▶ Stored data
----------------------------------------

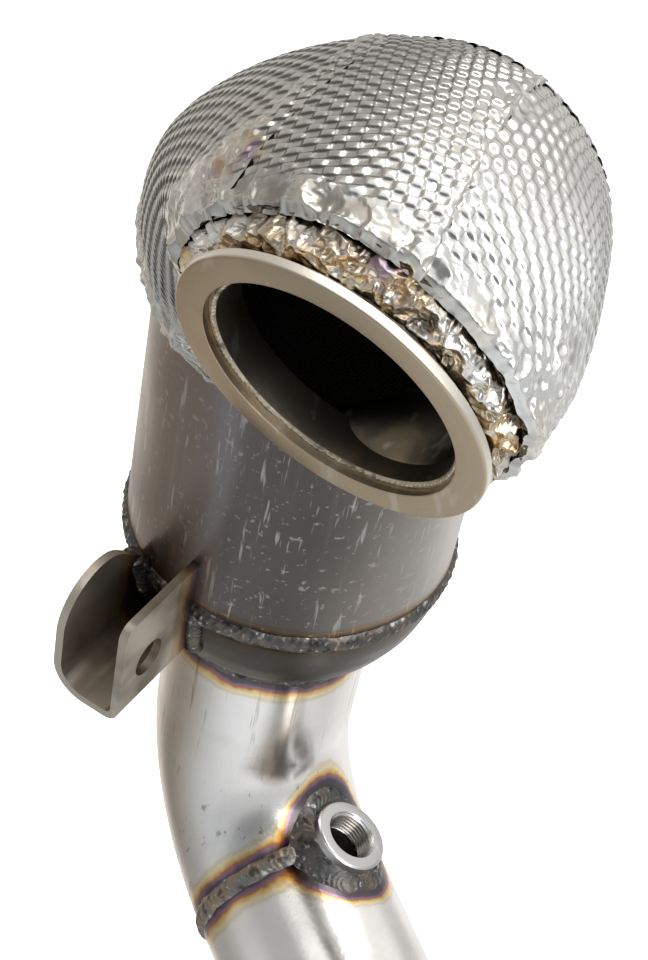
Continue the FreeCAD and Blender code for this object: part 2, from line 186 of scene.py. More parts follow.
# ---------------------------------------------------------------- materials
class Tree:
    """Short calls for the shader nodes that the materials and the world share."""

    def __init__(self, tree):
        self.nodes, self.links = tree.nodes, tree.links

    def node(self, kind, **inputs):
        n = self.nodes.new(kind)
        for key, value in inputs.items():
            socket = n.inputs[key.replace("_", " ")]
            if isinstance(value, bpy.types.NodeSocket):
                self.links.new(value, socket)
            else:
                socket.default_value = value
        return n

    def vector(self, operation, a, b):
        n = self.node("ShaderNodeVectorMath", Vector=a)
        n.operation = operation
        n.inputs[1].default_value = b
        return n.outputs

    def mapped(self, scale, rotation=(0, 0, 0)):
        return self.node("ShaderNodeMapping", Vector=self.place, Scale=scale, Rotation=rotation).outputs[0]

    def noise(self, scale, detail=3.0, source=None, distortion=0.0, rough=0.5):
        n = self.node("ShaderNodeTexNoise", Vector=source or self.place, Scale=scale, Detail=detail,
                      Distortion=distortion, Roughness=rough)
        return n.outputs["Fac"]

    def ramp(self, fac, *stops, interpolation="LINEAR"):
        n = self.node("ShaderNodeValToRGB", Fac=fac)
        n.color_ramp.interpolation = interpolation
        elements = n.color_ramp.elements
        while len(elements) > 1:
            elements.remove(elements[-1])
        for i, (at, colour) in enumerate(stops):
            e = elements[0] if i == 0 else elements.new(at)
            e.position = at
            e.color = (*colour, 1)
        return n.outputs["Color"]

    def grey(self, fac, low, high, a=0.0, b=1.0):
        n = self.node("ShaderNodeMapRange", Value=fac)
        n.inputs["From Min"].default_value = a
        n.inputs["From Max"].default_value = b
        n.inputs["To Min"].default_value = low
        n.inputs["To Max"].default_value = high
        return n.outputs[0]

    def math(self, operation, a, b=0.0):
        n = self.nodes.new("ShaderNodeMath")
        n.operation = operation
        for socket, value in zip(n.inputs, (a, b)):
            if isinstance(value, bpy.types.NodeSocket):
                self.links.new(value, socket)
            else:
                socket.default_value = value
        return n.outputs[0]

    def mix(self, fac, a, b, mode="MIX"):
        n = self.nodes.new("ShaderNodeMix")
        n.data_type = "RGBA"
        n.blend_type = mode
        for socket, value in ((n.inputs["Factor"], fac), (n.inputs[6], a), (n.inputs[7], b)):
            if isinstance(value, bpy.types.NodeSocket):
                self.links.new(value, socket)
            else:
                socket.default_value = (*value, 1) if isinstance(value, tuple) else value
        return n.outputs[2]

    def attribute(self, name):
        n = self.nodes.new("ShaderNodeAttribute")
        n.attribute_name = name
        return n.outputs["Fac"]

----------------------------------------

▶ Work to be completed
Up to and including the line with "self.nodes, self.links = tree.nodes, tree.links", repeat the data exactly, starting from its first line; nothing else belongs in the response.

▶ Result for this exercise
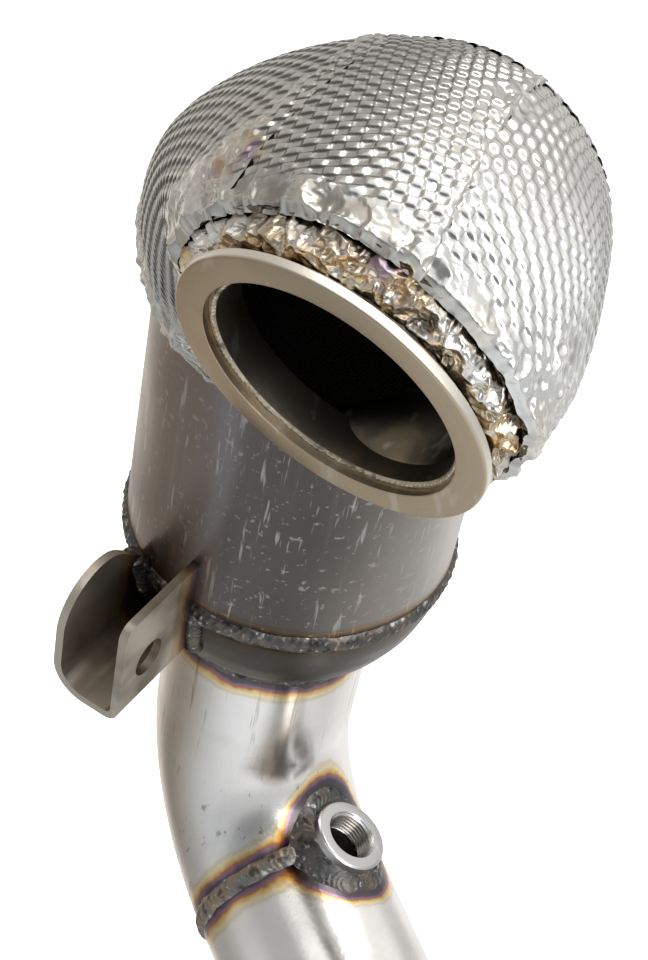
Continue the FreeCAD and Blender code for this object: part 2, from line 186 of scene.py. More parts follow.
# ---------------------------------------------------------------- materials
class Tree:
    """Short calls for the shader nodes that the materials and the world share."""

    def __init__(self, tree):
        self.nodes, self.links = tree.nodes, tree.links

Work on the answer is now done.